Notwithstanding anything to the contrary contained herein, any Lender (a “Granting Bank”) may
grant to a special purpose funding vehicle (an “SPC”) of such Granting Bank, identified as such in
writing from time to time by the Granting Bank to the Administrative Agent and the Company, the
option to provide to the Company all or any part of any Loan that such Granting Bank would
otherwise be obligated to make to the Company pursuant to Section 2.01; provided that (i) nothing
herein shall constitute a commitment to make any Loan by any SPC and (ii) if an SPC elects not to
exercise such option or otherwise fails to provide all or any part of such Loan, the Granting Bank
shall be obligated to make such Loan pursuant to the terms hereof. The making of a Loan by an SPC
shall be deemed to utilize the Commitment of the Granting Bank to the same extent, and as if, such
Loan were made by the Granting Bank. Each party hereto hereby agrees that no SPC shall be liable
for any payment under this Agreement for which a Lender would otherwise be liable, for so long as,
and to the extent, the related Granting
49
Bank makes such payment. In furtherance of the foregoing, each party hereto hereby agrees
that, prior to the date that is one year and one day after the payment in full of all outstanding
senior indebtedness of any SPC, it will not institute against, or join any other person in
instituting against, such SPC any bankruptcy, reorganization, arrangement, insolvency or
liquidation proceedings or similar proceedings under the laws of the United States or any State
thereof. In addition, notwithstanding anything to the contrary contained in this Section 9.04, any
SPC may (i) with notice to, but without the prior written consent of, the Company and the
Administrative Agent and without paying any processing fee therefor, assign all or a portion of its
interests in any Loans to its Granting Bank or to any financial institutions (if consented to by
the Company and Administrative Agent) providing liquidity and/or credit facilities to or for the
account of such SPC to fund the Loans made by such SPC or to support the securities (if any) issued
by such SPC to fund such Loans and (ii) disclose on a confidential basis any non-public information
relating to its Loans (but not relating to the Company, except with the Company’s consent) to any
rating agency, commercial paper dealer or provider of any surety, guarantee or credit or liquidity
enhancement to such SPC.
SECTION 9.05. Survival. All covenants, agreements, representations and warranties made by
the Company herein, in the other Loan Documents and in the certificates or other instruments
delivered in connection with or pursuant to this Agreement or any other Loan Document shall be
considered to have been relied upon by the other parties hereto and shall survive the execution and
delivery of the Loan Documents and the making of any Loans, regardless of any investigation made by
any such other party or on its behalf and notwithstanding that the Administrative Agent or any
Lender may have had notice or knowledge of any Default or incorrect representation or warranty at
the time any credit is extended hereunder, and shall continue in full force and effect as long as
the principal of or any accrued interest on any Loan or any fee or any other amount payable under
this Agreement is outstanding and unpaid and so long as the Commitments have not expired or
terminated. The provisions of Sections 2.12, 2.13, 2.14 and 9.03 and Article VIII shall survive
and remain in full force and effect regardless of the consummation of the transactions contemplated
hereby, the repayment of the Loans, the expiration or termination of the Commitments or the
termination of this Agreement or any provision hereof.

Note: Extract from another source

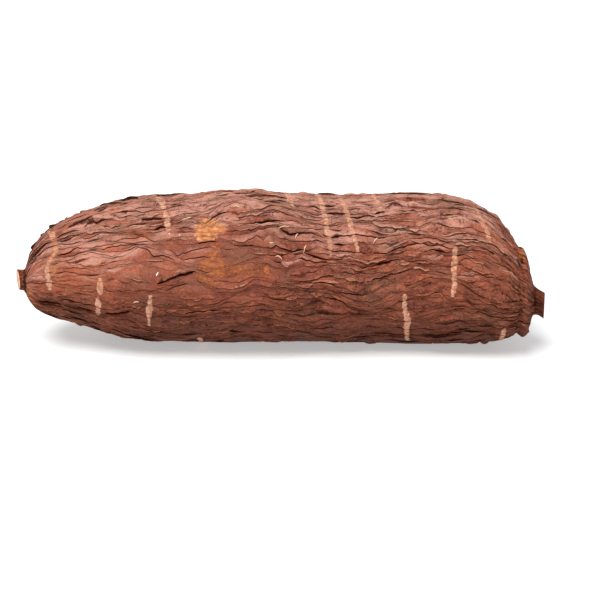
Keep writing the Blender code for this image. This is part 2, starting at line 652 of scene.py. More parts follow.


# Crevices that stand open, listed one by one: the width, then the path
SPLITS = tuple(Split(tuple(path), width) for width, *path in (
    (1.1, (9.8, 38), (12.5, 34), (16.8, 28)),
    (0.8, (9.5, 19), (12.5, 12), (15.2, 4)),
    (1.2, (5, 54), (7, 50), (9.6, 46)),
    (1.1, (20.6, 27), (24.5, 25.5), (29, 25), (33, 25)),
    (0.9, (22, 36.5), (25, 36), (30.5, 32)),
    (1.3, (26, 17), (30, 15), (35, 12), (38.5, 9)),
    (1.1, (35.5, 25), (40, 23.5), (45.5, 19.5)),
    (0.8, (22.5, 50.5), (28, 51), (33.3, 47.5)),
    (0.8, (33.6, 45), (36, 41), (40, 38), (43, 35), (47, 37)),
    (1, (40, 4), (45, 0)),
    (1.1, (15.5, -9), (23.5, -12)),
    (0.9, (51.5, 13), (56.5, 13)),
    (0.9, (51, -1), (56, -1)),
    (0.6, (45.5, 52.5), (49, 50.5), (54, 49.5), (59, 50), (65, 49.5)),
    (0.5, (35.5, 55.5), (40, 54.5), (44, 56), (50, 59.5)),
    (1.1, (11, 117), (17, 114), (22, 113)),
    (1, (26.5, 104.5), (31, 105.5)),
    (1.2, (31, 112), (39, 112)),
    (1.2, (45, 111), (51, 109), (58, 103)),
    (0.6, (8.5, 82), (12, 84.5), (16, 84)),
    (0.8, (69, 14), (74, 13.5), (79.5, 14)),
    (0.7, (75.5, 17), (80, 17), (86.5, 19.5)),
    (1.3, (62.5, 25), (67, 25.5), (73.5, 25.5)),
    (0.6, (59, 37), (64, 38), (68, 37)),
    (1.1, (69.5, 37), (72.5, 34.5), (75, 35.5)),
    (0.6, (79, 34), (85, 35), (90, 31)),
    (0.5, (60, 45), (63.5, 43), (67, 43.5), (70.5, 47)),
    (0.5, (56, 49), (60, 51.5), (66.5, 51.5)),
    (0.6, (77.5, 55), (84, 53.5), (88.5, 57), (97, 55.5)),
    (0.5, (61, 54.5), (65, 57), (70, 59.5), (79, 59.5)),
    (0.6, (83.5, 64), (88.5, 62.5), (93, 62), (97, 64)),
    (1.4, (72, 80), (75.5, 78), (78.5, 75.5), (82, 74), (89, 72.5)),
    (0.9, (94, 36.5), (97.5, 33), (100, 31), (105, 28)),
    (0.7, (91, 12.5), (97.5, 9.5)),
    (0.7, (92.5, 20), (99.5, 18.5), (105, 14), (110, 10)),
    (0.5, (94.5, 28), (100, 25), (104.5, 21.5), (109, 16.5)),
    (0.9, (97.5, -5), (103.5, -5)),
    (0.8, (91, 52), (99, 52)),
    (0.6, (84, -2), (92, 0), (100, 5), (109, 7)),
    (0.7, (108, 51.5), (111.5, 54), (115.5, 54), (120, 52.5), (125, 51)),
    (1.2, (114, 6.5), (118, 3.5), (123.5, 3), (129, 3)),
    (0.9, (126.5, 7), (130.5, 7.5), (134, 9.5)),
    (0.6, (117, 26.5), (121.5, 25), (125, 20), (129, 17)),
    (0.7, (129.2, 24), (132, 27), (134.5, 28)),
    (0.6, (132.5, 21.5), (139, 24)),
    (0.9, (116, 39), (122.5, 37), (126.5, 35), (131, 34)),
    (0.9, (120, 43), (125.5, 41), (129, 40), (131.5, 42.5), (135, 45), (141, 42.5), (146, 42)),
    (0.7, (136, 37.5), (141, 38.5), (146, 38), (150, 37)),
    (0.8, (139, 19), (143.5, 18.5), (147, 20.5), (150.5, 23.5)),
    (0.6, (143, 16.5), (145.5, 13.5), (149.5, 15)),
    (1, (151, 14.5), (154.5, 14.5), (157.5, 13.5)),
    (1.1, (152.5, 23), (157.5, 23.5), (162, 22.5)),
    (0.7, (145, 48.5), (148, 47), (151, 48.5), (153, 51)),
    (1, (154.5, 44), (159.5, 42.5)),
    (1, (155, 50), (161, 50)),
    (0.9, (142, 57.5), (146.5, 60), (150, 61.5), (154, 61.5)),
    (0.5, (125.5, 56), (128, 54), (132, 55.5), (137, 57)),
    (0.9, (136, 7), (141.5, 9.5)),
    (0.8, (163.5, 16), (168.5, 14.5), (172, 14)),
    (1, (163, 27), (168, 26.5), (171.5, 23.5), (174, 24.5), (177.5, 26.5)),
    (0.8, (171.8, 14), (174.5, 11.5), (176.5, 11)),
    (1.1, (179.5, 10), (183, 7.5), (187, 5.5)),
    (1, (180, 18), (183, 15), (186.5, 14.5), (190.5, 16.5)),
    (1, (176, 22.5), (178.5, 20.5), (181, 20)),
    (0.9, (190, 2), (195.5, 1.5)),
    (1, (198.5, 4.5), (202, 6)),
    (0.7, (177.5, -9), (185.5, -10)),
    (0.9, (214, 14.5), (219.5, 14.5)),
    (0.7, (220.5, 14), (225, 16)),
    (0.9, (223.5, 22.5), (226.5, 23.5)),
    (0.8, (163.5, -1), (172, -1)),
    (0.7, (163.5, 6), (172.5, 6)),
    (0.8, (234.5, -8), (239, -6)),
    (0.8, (205, 33), (212, 36)),
    (0.9, (190, 42), (199, 44)),
    (0.9, (203, 55), (210, 57)),
    (1, (176, 66), (184, 63)),
))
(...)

SECTION 9.06. Counterparts; Integration; Effectiveness. This Agreement may be executed in
counterparts (and by different parties hereto on different counterparts), each of which shall
constitute an original, but all of which when taken together shall constitute a single contract.

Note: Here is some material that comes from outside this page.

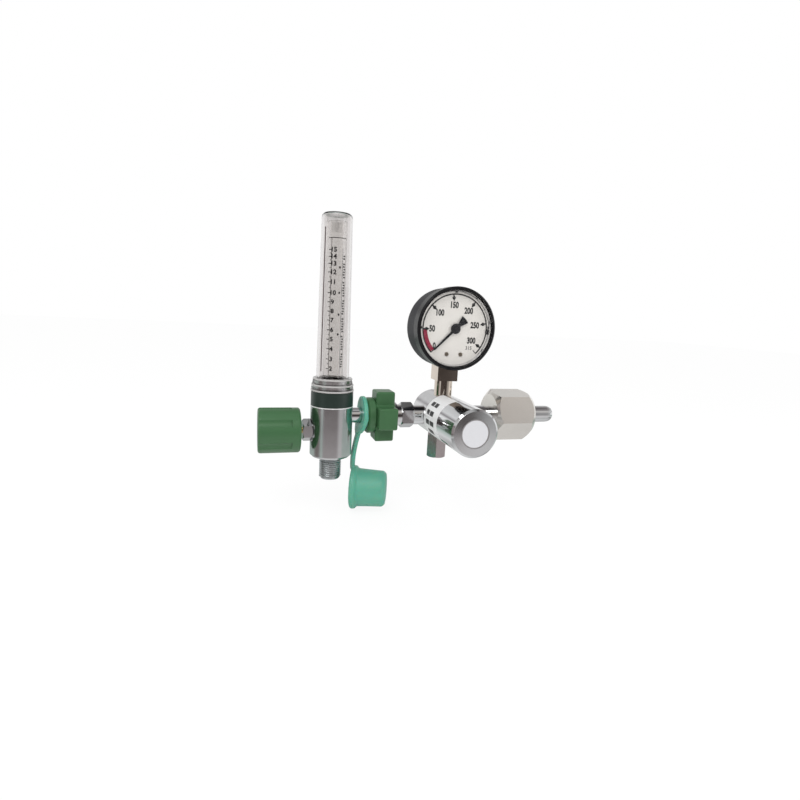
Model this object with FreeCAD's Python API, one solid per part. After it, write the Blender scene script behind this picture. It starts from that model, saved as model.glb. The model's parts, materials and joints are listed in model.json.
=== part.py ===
"""Oxygen regulator with a contents gauge and a tube flowmeter, built as separate named pieces.

Millimetres, +Z up. The origin is on the axis of the inlet nipple, in the middle of its free
straight part. +X runs along the pipe line towards the nipple's free end, and -Y faces the user.
"""

import math
import os

import FreeCAD
import Part

V = FreeCAD.Vector
RIGHT = V(1, 0, 0)
LEFT = V(-1, 0, 0)
BACK = V(0, 1, 0)
UP = V(0, 0, 1)
DOWN = V(0, 0, -1)

# Where the main axes stand
NIPPLE_TO_REGULATOR = 72.4
REGULATOR_TO_FLOWMETER = 75.1
VALVE_DROP = 9.3
GAUGE_RISE = 58.8
GAUGE_STEM_Y = -0.5
RELIEF_Y = 5.0

# Fits shared by all pieces
RUNNING = 0.05
END_PLAY = 0.2
OVERCUT = 1.0
GAS_BORE = 1.9
HEX_CHAMFER = 0.8
SPOT_CLEARANCE = 0.3

# Inlet nipple and its nut
NIPPLE_RADIUS = 5.8
NIPPLE_PIN_LENGTH = 15.0
NOSE_LENGTH = 5.0
NOSE_TIP_RADIUS = 3.2
NOSE_STEPS = 5
STEM_RADIUS = 5.6
SHOULDER_RADIUS = 9.4
SHOULDER_LENGTH = 3.5
BOSS_RADIUS = 6.2
BOSS_REACH = 31.0
NUT_FLATS = 31.6
NUT_LENGTH = 29.0
NUT_FACE_INSET = 1.6
NUT_BACK_BEVEL = 3.0
NUT_FRONT_BEVEL = 4.6
NUT_THREAD_RADIUS = 10.9
NUT_BACK_WALL = 8.0
NUT_TURN = 39.0
FILTER_LENGTH = 7.0

# Regulator body, a bar turned about the Y axis
BODY_RADIUS = 14.7
BODY_BACK = 18.2
BODY_FRONT = -31.0
BODY_EDGE = 0.8
PORT_DEPTH = 9.0
PORT_RADIUS = 5.0
PORT_END_GAP = 0.8
BOSS_SEAT = 13.0
LEDGE_Y = -9.5
BONNET_THREAD_RADIUS = 12.4
CHAMBER_RADIUS = 8.0
CHAMBER_FRONT = -4.0
OUTLET_CHAMBER_RADIUS = 5.0
NOZZLE_FRONT = 3.5
NOZZLE_LENGTH = 2.5
NOZZLE_RADIUS = 5.0
ORIFICE_RADIUS = 1.5
INLET_CHAMBER_RADIUS = 4.0
PASSAGE_RADIUS = 1.1
PASSAGE_MEET_Y = 10.0
PASSAGE_MEET_RADIUS = 3.5
PASSAGE_START = 3.8
RELIEF_PASSAGE_Y = -1.5
PLUG_TO_POPPET = 2.4
PLUG_RADIUS = 6.5
PLUG_RECESS_RADIUS = 3.0
PLUG_RECESS_DEPTH = 3.0
PLUG_SOCKET_FLATS = 6.0
PLUG_SOCKET_DEPTH = 2.6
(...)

This Agreement, the other Loan Documents and any separate letter agreements with respect to fees
payable to the Administrative Agent constitute the entire contract among the parties relating to
the subject matter hereof and supersede any and all previous agreements and understandings, oral or
written, relating to the subject matter hereof. Except as provided in Section 4.01, this Agreement
shall become effective when it shall have been executed by the Administrative Agent and when the
Administrative Agent shall have received counterparts hereof which, when taken together, bear the
signature of each of the other parties hereto and their respective successors and assigns.
Delivery of an executed counterpart of a signature page of this
50
Agreement by telecopy or other electronic transmission shall be effective as delivery of a
manually executed counterpart of this Agreement.
SECTION 9.07. Severability. Any provision of any Loan Document held to be invalid, illegal
or unenforceable in any jurisdiction shall, as to such jurisdiction, be ineffective to the extent
of such invalidity, illegality or unenforceability without affecting the validity, legality and
enforceability of the remaining provisions of such Loan Document; and the invalidity of a
particular provision in a particular jurisdiction shall not invalidate such provision in any other
jurisdiction.
SECTION 9.08. Right of Setoff. If an Event of Default shall have occurred and be continuing,
each Lender is hereby authorized at any time and from time to time, to the fullest extent permitted
by law, to set off and apply any and all deposits (general or special, time or demand, provisional
or final) at any time held and other obligations at any time owing by such Lender or Affiliate to
or for the credit or the account of the Company (other than payroll accounts and trust accounts)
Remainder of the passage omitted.